Instructions to follow: Repeat the entire listing exactly as written.

Source excerpt:
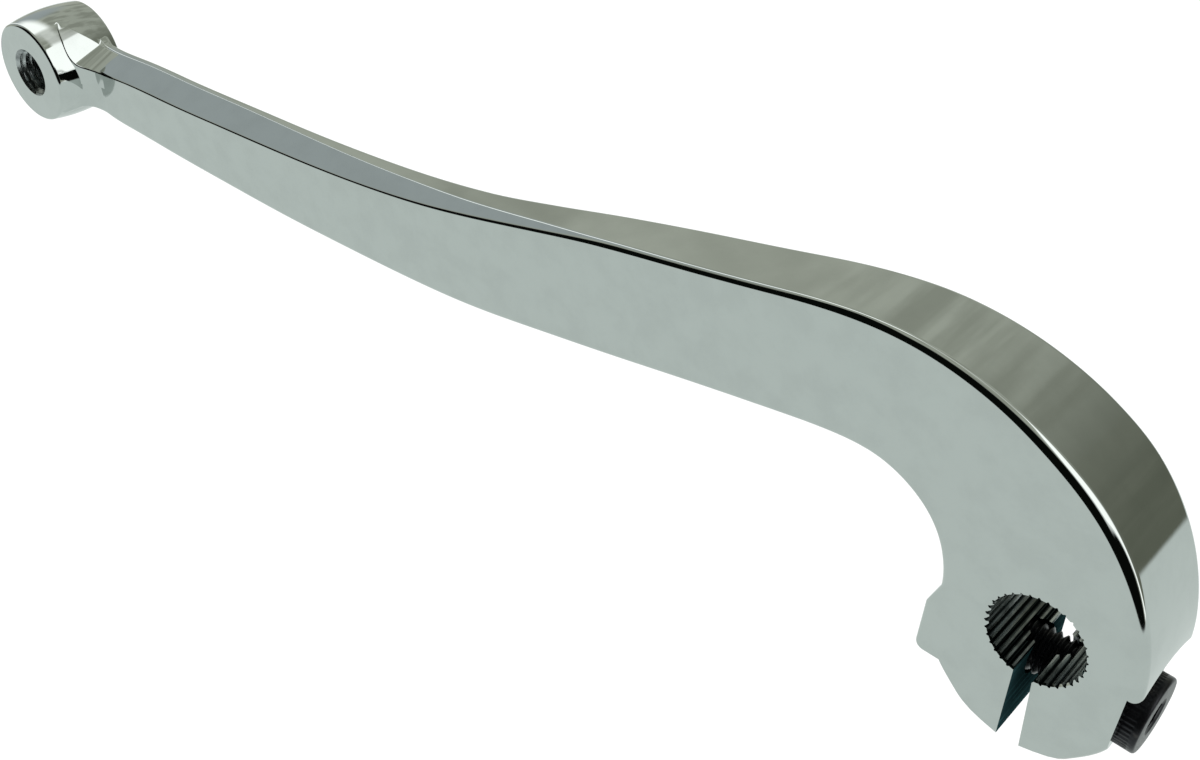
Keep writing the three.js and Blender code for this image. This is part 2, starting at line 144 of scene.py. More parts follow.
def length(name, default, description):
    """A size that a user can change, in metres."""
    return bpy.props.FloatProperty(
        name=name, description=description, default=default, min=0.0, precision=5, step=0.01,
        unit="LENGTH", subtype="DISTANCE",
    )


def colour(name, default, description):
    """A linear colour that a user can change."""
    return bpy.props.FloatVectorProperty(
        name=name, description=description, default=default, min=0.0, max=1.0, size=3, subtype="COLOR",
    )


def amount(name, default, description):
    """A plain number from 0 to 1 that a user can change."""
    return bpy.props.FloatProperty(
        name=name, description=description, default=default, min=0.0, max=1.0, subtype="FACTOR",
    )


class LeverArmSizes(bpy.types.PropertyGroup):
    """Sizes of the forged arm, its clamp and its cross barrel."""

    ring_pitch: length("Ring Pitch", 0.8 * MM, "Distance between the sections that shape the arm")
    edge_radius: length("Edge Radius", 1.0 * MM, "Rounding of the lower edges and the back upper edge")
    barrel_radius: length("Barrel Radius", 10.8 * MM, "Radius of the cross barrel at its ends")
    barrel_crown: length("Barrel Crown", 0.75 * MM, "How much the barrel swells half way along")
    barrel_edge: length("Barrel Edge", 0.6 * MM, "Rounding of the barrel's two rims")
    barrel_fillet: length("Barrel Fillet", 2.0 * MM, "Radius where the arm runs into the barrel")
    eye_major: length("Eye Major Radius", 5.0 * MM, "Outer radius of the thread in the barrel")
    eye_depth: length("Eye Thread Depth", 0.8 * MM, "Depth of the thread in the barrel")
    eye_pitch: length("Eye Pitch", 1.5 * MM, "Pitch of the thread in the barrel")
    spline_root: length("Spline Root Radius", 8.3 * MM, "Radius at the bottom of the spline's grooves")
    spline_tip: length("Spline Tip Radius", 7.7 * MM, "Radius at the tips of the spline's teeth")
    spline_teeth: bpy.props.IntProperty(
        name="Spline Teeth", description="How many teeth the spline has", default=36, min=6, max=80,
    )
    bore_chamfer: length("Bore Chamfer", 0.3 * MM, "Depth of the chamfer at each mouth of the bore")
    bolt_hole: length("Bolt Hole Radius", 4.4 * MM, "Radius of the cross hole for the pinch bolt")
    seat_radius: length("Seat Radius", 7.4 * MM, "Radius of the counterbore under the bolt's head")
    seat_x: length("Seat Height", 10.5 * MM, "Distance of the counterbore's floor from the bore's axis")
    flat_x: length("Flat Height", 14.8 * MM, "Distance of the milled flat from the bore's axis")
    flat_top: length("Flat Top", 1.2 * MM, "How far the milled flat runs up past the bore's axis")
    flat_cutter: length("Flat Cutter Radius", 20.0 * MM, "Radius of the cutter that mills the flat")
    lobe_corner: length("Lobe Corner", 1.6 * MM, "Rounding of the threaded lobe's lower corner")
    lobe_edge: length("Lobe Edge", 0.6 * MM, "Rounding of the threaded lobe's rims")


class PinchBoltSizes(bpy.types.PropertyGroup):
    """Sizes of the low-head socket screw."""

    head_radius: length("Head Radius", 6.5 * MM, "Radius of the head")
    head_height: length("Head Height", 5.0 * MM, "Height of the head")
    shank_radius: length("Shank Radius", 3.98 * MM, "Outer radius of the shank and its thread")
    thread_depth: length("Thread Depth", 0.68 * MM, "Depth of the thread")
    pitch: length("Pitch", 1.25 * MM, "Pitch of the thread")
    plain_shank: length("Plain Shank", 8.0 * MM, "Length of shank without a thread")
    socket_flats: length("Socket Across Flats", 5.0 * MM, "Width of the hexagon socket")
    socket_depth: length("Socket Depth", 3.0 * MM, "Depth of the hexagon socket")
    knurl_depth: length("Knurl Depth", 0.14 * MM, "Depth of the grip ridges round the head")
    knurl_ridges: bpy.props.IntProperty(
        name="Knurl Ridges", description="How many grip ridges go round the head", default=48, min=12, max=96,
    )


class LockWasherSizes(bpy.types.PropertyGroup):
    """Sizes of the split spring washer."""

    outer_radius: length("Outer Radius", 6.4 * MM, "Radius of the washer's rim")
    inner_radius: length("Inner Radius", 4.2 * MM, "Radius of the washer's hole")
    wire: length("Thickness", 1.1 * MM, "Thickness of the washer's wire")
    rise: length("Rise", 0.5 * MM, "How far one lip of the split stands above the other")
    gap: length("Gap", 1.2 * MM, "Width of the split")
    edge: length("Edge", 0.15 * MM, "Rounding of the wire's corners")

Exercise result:
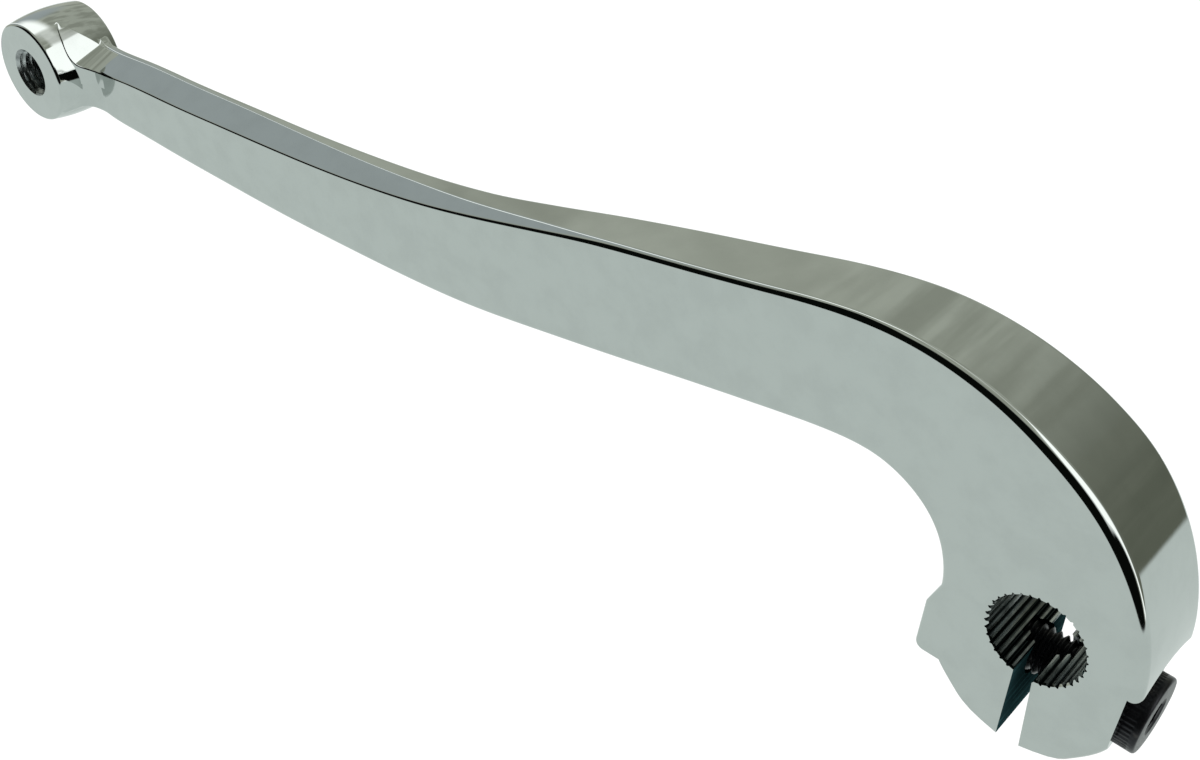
Keep writing the three.js and Blender code for this image. This is part 2, starting at line 144 of scene.py. More parts follow.
def length(name, default, description):
    """A size that a user can change, in metres."""
    return bpy.props.FloatProperty(
        name=name, description=description, default=default, min=0.0, precision=5, step=0.01,
        unit="LENGTH", subtype="DISTANCE",
    )


def colour(name, default, description):
    """A linear colour that a user can change."""
    return bpy.props.FloatVectorProperty(
        name=name, description=description, default=default, min=0.0, max=1.0, size=3, subtype="COLOR",
    )


def amount(name, default, description):
    """A plain number from 0 to 1 that a user can change."""
    return bpy.props.FloatProperty(
        name=name, description=description, default=default, min=0.0, max=1.0, subtype="FACTOR",
    )


class LeverArmSizes(bpy.types.PropertyGroup):
    """Sizes of the forged arm, its clamp and its cross barrel."""

    ring_pitch: length("Ring Pitch", 0.8 * MM, "Distance between the sections that shape the arm")
    edge_radius: length("Edge Radius", 1.0 * MM, "Rounding of the lower edges and the back upper edge")
    barrel_radius: length("Barrel Radius", 10.8 * MM, "Radius of the cross barrel at its ends")
    barrel_crown: length("Barrel Crown", 0.75 * MM, "How much the barrel swells half way along")
    barrel_edge: length("Barrel Edge", 0.6 * MM, "Rounding of the barrel's two rims")
    barrel_fillet: length("Barrel Fillet", 2.0 * MM, "Radius where the arm runs into the barrel")
    eye_major: length("Eye Major Radius", 5.0 * MM, "Outer radius of the thread in the barrel")
    eye_depth: length("Eye Thread Depth", 0.8 * MM, "Depth of the thread in the barrel")
    eye_pitch: length("Eye Pitch", 1.5 * MM, "Pitch of the thread in the barrel")
    spline_root: length("Spline Root Radius", 8.3 * MM, "Radius at the bottom of the spline's grooves")
    spline_tip: length("Spline Tip Radius", 7.7 * MM, "Radius at the tips of the spline's teeth")
    spline_teeth: bpy.props.IntProperty(
        name="Spline Teeth", description="How many teeth the spline has", default=36, min=6, max=80,
    )
    bore_chamfer: length("Bore Chamfer", 0.3 * MM, "Depth of the chamfer at each mouth of the bore")
    bolt_hole: length("Bolt Hole Radius", 4.4 * MM, "Radius of the cross hole for the pinch bolt")
    seat_radius: length("Seat Radius", 7.4 * MM, "Radius of the counterbore under the bolt's head")
    seat_x: length("Seat Height", 10.5 * MM, "Distance of the counterbore's floor from the bore's axis")
    flat_x: length("Flat Height", 14.8 * MM, "Distance of the milled flat from the bore's axis")
    flat_top: length("Flat Top", 1.2 * MM, "How far the milled flat runs up past the bore's axis")
    flat_cutter: length("Flat Cutter Radius", 20.0 * MM, "Radius of the cutter that mills the flat")
    lobe_corner: length("Lobe Corner", 1.6 * MM, "Rounding of the threaded lobe's lower corner")
    lobe_edge: length("Lobe Edge", 0.6 * MM, "Rounding of the threaded lobe's rims")


class PinchBoltSizes(bpy.types.PropertyGroup):
    """Sizes of the low-head socket screw."""

    head_radius: length("Head Radius", 6.5 * MM, "Radius of the head")
    head_height: length("Head Height", 5.0 * MM, "Height of the head")
    shank_radius: length("Shank Radius", 3.98 * MM, "Outer radius of the shank and its thread")
    thread_depth: length("Thread Depth", 0.68 * MM, "Depth of the thread")
    pitch: length("Pitch", 1.25 * MM, "Pitch of the thread")
    plain_shank: length("Plain Shank", 8.0 * MM, "Length of shank without a thread")
    socket_flats: length("Socket Across Flats", 5.0 * MM, "Width of the hexagon socket")
    socket_depth: length("Socket Depth", 3.0 * MM, "Depth of the hexagon socket")
    knurl_depth: length("Knurl Depth", 0.14 * MM, "Depth of the grip ridges round the head")
    knurl_ridges: bpy.props.IntProperty(
        name="Knurl Ridges", description="How many grip ridges go round the head", default=48, min=12, max=96,
    )


class LockWasherSizes(bpy.types.PropertyGroup):
    """Sizes of the split spring washer."""

    outer_radius: length("Outer Radius", 6.4 * MM, "Radius of the washer's rim")
    inner_radius: length("Inner Radius", 4.2 * MM, "Radius of the washer's hole")
    wire: length("Thickness", 1.1 * MM, "Thickness of the washer's wire")
    rise: length("Rise", 0.5 * MM, "How far one lip of the split stands above the other")
    gap: length("Gap", 1.2 * MM, "Width of the split")
    edge: length("Edge", 0.15 * MM, "Rounding of the wire's corners")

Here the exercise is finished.